Derrière ce genre de réflexion, il y a le présupposé selon lequel Internet nous rendrait plus seuls. Ce discours exaspère Zeynep Tufekci, sociologue à Princeton. Le Net, affirme-t-elle, ne crée pas la solitude contemporaine, mais offre au contraire à beaucoup de gens un moyen de la combattre. Grâce à lui, ils peuvent tenter de se rejoindre, ou rester en contact, en dépit des nombreux obstacles que le monde moderne dresse entre eux : « la vie en banlieue qui nous isole les uns des autres », « les longues heures passées au travail et dans les transports », « les migrations qui dispersent les familles à travers le globe », la difficulté de faire des rencontres qui permettent de partager ses centres d’intérêt. En effet, ce qui se produit en ligne ne cesse de venir provoquer et relancer des événements dans la vie hors ligne. Notre aveuglement à cette dynamique est révélateur de la vision dominante et erronée qui fait du concret et de l’abstrait deux registres étanches. Raison pour laquelle, même si je vois ce qu’il veut dire, la distinction établie par Michael Pollan entre « quelque chose que l’on commente » (sa cabane) et les « commentaires sur quelque chose d’existant » (ses livres) me paraît simpliste. Les échanges sur Internet, comme la pensée, l’imaginaire, le commentaire, ont des répercussions tout à fait tangibles ; ils contribuent à façonner le visage de notre monde. Pollan en fournit lui-même un excellent exemple lorsqu’il dit que sa lecture de La Poétique de l’espace de Bachelard a été décisive pour l’aider à formuler son désir, alors encore vague, d’un « lieu à lui ». Le sous-titre de son essai, An Architecture of Daydreams (« Une architecture de la rêverie »), témoigne de cette influence. Un livre écrit dans la France des années 1950 a donc contribué au surgissement, près de quarante ans plus tard, d’un abri de jardin au fond du Connecticut ; mais aussi à la publication d’un autre livre, qui raconte la genèse de cet abri et qui, voyageant à son tour à travers le monde, donnera peut-être naissance à d’autres cabanes.

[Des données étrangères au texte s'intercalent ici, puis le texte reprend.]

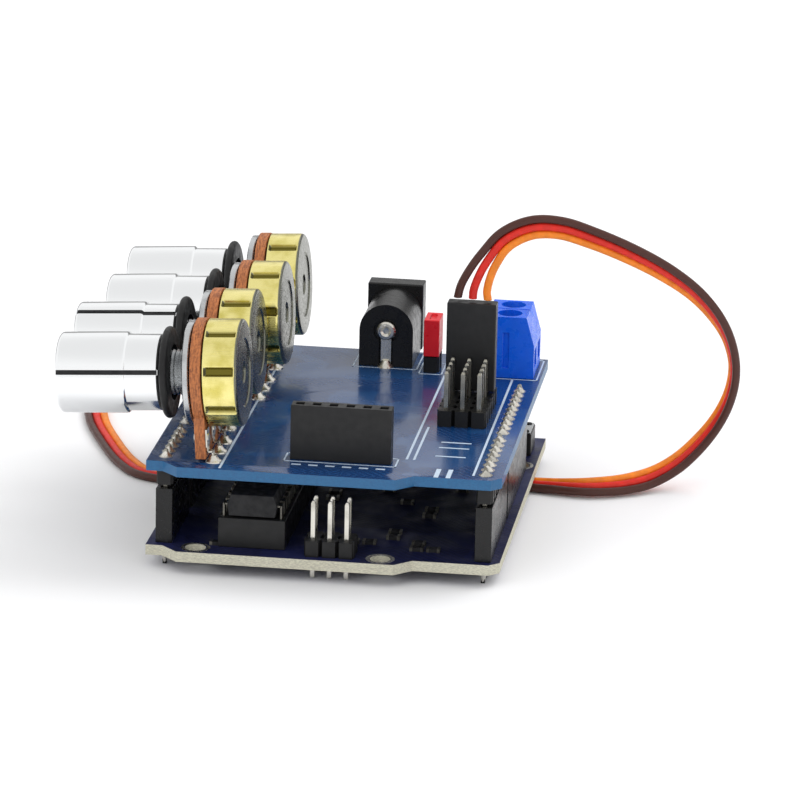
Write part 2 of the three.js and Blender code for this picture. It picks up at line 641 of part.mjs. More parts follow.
/** The flat lead: a straight bar of its section, bent along the route step by step. */
function servoLead() {
  const { width, thick, steps, sides } = LEAD;
  const route = new THREE.CatmullRomCurve3(LEAD_ROUTE.map(([x, y, z]) => new THREE.Vector3(x, y, z)));
  const lay = new THREE.CatmullRomCurve3(
    LEAD_ROUTE.map((point) => new THREE.Vector3(point[3], point[4], point[5])));
  const outline = Array.from({ length: sides }, (_, i) => {
    const angle = ((i + 0.5) * 2 * Math.PI) / sides;
    const [across, up] = [Math.cos(angle), Math.sin(angle)];
    return new THREE.Vector2(
      Math.sign(across) * (Math.abs(across) > 0.5 ? width / 2 : width / 2 - 0.4),
      Math.sign(up) * (Math.abs(up) > 0.5 ? thick / 2 : thick / 4));
  });
  const bar = new THREE.ExtrudeGeometry(new THREE.Shape(outline),
    { depth: steps, steps, bevelEnabled: false });
  const places = bar.getAttribute('position');
  for (let i = 0; i < places.count; i += 1) {
    const t = route.getUtoTmapping(places.getZ(i) / steps);
    const tangent = route.getTangent(t);
    const across = lay.getPoint(t).projectOnPlane(tangent).normalize();
    const up = tangent.clone().cross(across);
    const place = route.getPoint(t)
      .addScaledVector(across, places.getX(i))
      .addScaledVector(up, places.getY(i));
    places.setXYZ(i, place.x, place.y, place.z);
  }
  return toSolid(bar);
}

// ---- the whole stack ----

const stack = new THREE.Group();

stack.add(piece('controller_board', controllerBoard(), FINISH.controllerBoard));
stack.add(piece('shield_board', shieldBoard(), FINISH.shieldBoard));
for (const [row, place] of Object.entries(ROWS)) {
  stack.add(piece(`${row}_header`, femaleHeader(place), FINISH.blackPlastic));
  stack.add(piece(`${row}_pins`, pinStrip(place), FINISH.pinMetal));
}

stack.add(
  piece('usb_socket', usbSocket(), FINISH.steel),
  piece('usb_tongue', usbTongue(), FINISH.whitePlastic),
  piece('power_jack', powerJack(), FINISH.blackPlastic),
  piece('power_jack_pin', powerJackPin(), FINISH.pinMetal),
  piece('programming_header', programmingHeader(), FINISH.pinMetal),
  piece('chip_socket', chipSocket(), FINISH.blackPlastic),
  piece('controller_chip', chip(), FINISH.chipPlastic),
  piece('clock_crystal', crystal(), FINISH.canMetal),
  piece('capacitor_1', capacitor(6.5, 51.5), FINISH.canMetal),
  piece('capacitor_2', capacitor(14.2, 51.5), FINISH.canMetal),
  piece('reset_switch', resetSwitch(), FINISH.blackPlastic),
  piece('reset_button', resetButton(), FINISH.blackPlastic),
);

POT.y.forEach((y, i) => stack.add(potentiometer(i + 1, [POT.x[i], y], POINTERS[i])));

stack.add(
  piece('shield_jack', shieldJack(), FINISH.blackPlastic),
  piece('shield_jack_contact', shieldJackContact(), FINISH.pinMetal),
  piece('jumper_pins', jumperPins(), FINISH.pinMetal),
  piece('jumper_cap', jumperCap(), FINISH.redPlastic),
  piece('side_header', sideHeader(), FINISH.blackPlastic),
  piece('servo_pins', servoPins(), FINISH.pinMetal),
  piece('terminal_block', terminalBlock(), FINISH.bluePlastic),
  piece('terminal_screw_1', terminalScrew(0), FINISH.steel),
  piece('terminal_screw_2', terminalScrew(1), FINISH.steel),
);

stack.add(servoPlug(), piece('servo_lead', servoLead(), FINISH.lead), leadSocket());

// The footprint's centre, without the lead and its far connector, is the origin.
const LEAD_PIECES = ['servo_plug', 'servo_lead', 'lead_socket'];
stack.updateMatrixWorld(true);
const footprint = new THREE.Box3();
stack.traverse((node) => {
  if (node.isMesh && !LEAD_PIECES.includes(node.name)) footprint.expandByObject(node, true);
});
const middle = footprint.getCenter(new THREE.Vector3());
stack.position.set(-middle.x, -middle.y, -footprint.min.z);

export default stack;
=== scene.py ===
"""The looks of a robot-arm control stack: a controller board, a four-knob servo shield
plugged on top of it, and the flat three-wire servo lead that is plugged into the shield.

Lengths are metres in the frame's own axes: +X runs across the boards from the knobs to the
servo pins, +Y along them to the power sockets, +Z up from the table.
"""

import json
import logging
import math
from collections.abc import Iterable, Sequence
from dataclasses import dataclass, field
from enum import Enum

import bmesh
import bpy
from mathutils import Matrix, Vector


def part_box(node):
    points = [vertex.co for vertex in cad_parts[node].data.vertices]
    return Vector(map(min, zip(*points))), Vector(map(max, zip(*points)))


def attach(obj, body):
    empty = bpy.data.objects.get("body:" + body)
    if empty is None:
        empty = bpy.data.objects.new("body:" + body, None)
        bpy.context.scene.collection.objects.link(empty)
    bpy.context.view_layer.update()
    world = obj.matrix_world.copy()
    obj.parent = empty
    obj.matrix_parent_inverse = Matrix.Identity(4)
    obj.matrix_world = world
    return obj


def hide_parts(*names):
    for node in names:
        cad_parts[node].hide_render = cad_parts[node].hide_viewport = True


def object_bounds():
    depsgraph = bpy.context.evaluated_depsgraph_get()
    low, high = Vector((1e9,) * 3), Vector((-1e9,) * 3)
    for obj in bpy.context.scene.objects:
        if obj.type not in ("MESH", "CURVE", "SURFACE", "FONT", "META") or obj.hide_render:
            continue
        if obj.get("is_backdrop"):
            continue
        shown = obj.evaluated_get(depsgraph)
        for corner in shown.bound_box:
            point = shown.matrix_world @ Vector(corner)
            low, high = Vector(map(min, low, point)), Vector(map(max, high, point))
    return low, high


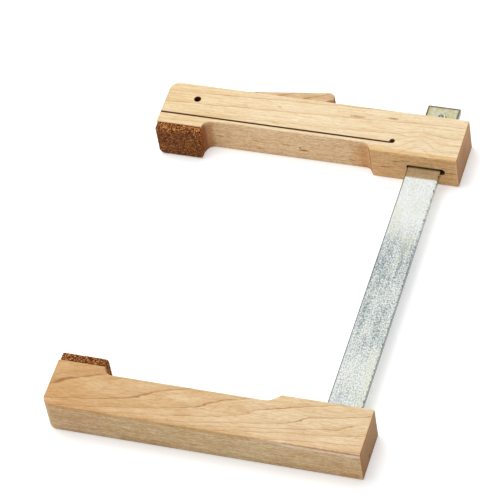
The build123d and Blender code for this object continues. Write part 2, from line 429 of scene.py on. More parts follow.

À écouter les technophobes, sans Internet, nous vivrions au paradis. Or la plupart des gens, rappelle Tufekci, « ne choisissent pas entre une balade à Cape Cod et les réseaux sociaux, mais entre les réseaux sociaux et la télévision », « média de l’aliénation ultime ». Elle dit son malaise chaque fois qu’elle pénètre dans une maison où le poste est allumé en permanence et où les occupants l’utilisent pour « tuer la conversation ». Non seulement, en effet, la télévision pollue et stérilise la vie domestique, non seulement elle condamne à la passivité, mais elle laisse seul face à la violence du monde. Dans le climat politique actuel, je préfère que les propos ou les événements déprimants me parviennent indirectement, sur un réseau social, par le biais de quelqu’un qui partagera ma consternation, plutôt que de les prendre en plein visage en regardant le journal télévisé. Bien sûr, il se trouvera toujours des intellectuels pour déplorer, comme le sociologue Dominique Wolton, que sur Internet chacun se réfugie auprès de ceux qui pensent comme lui et pour prétendre que les médias de masse sont irremplaçables, car eux seuls auraient la capacité de rassembler. Mais je ne vois pas, pour ma part, en quoi le point de vue sur l’actualité de David Pujadas serait plus pertinent ou moins discutable que celui de quelqu’un que je suis sur Twitter, ni pourquoi je devrais me l’infliger.
Inutile de nier, pour autant, que les réseaux produisent un mode de relation déconcertant. On peut y être en contact quotidien, à travers leurs publications, leur photo de profil ou leur avatar, avec des gens que l’on ne voit que très rarement, ou que l’on n’a jamais vus et que l’on ne verra jamais. Mais, après tout, on aime aussi retrouver certaines signatures dans les journaux et on n’a jamais jugé absurde de lire les articles de tel journaliste sous prétexte qu’on ne le rencontrera probablement jamais. De même, en voyant quelqu’un plongé dans un roman, on n’aurait pas l’idée de l’engueuler en lui enjoignant d’aller plutôt parler à son voisin de palier. Auparavant, seuls les journalistes ou les artistes, écrivains, peintres, musiciens, cinéastes, avaient la capacité de mettre en circulation leur production symbolique ; aujourd’hui, cette possibilité s’est démocratisée. Autant se faire à cette idée.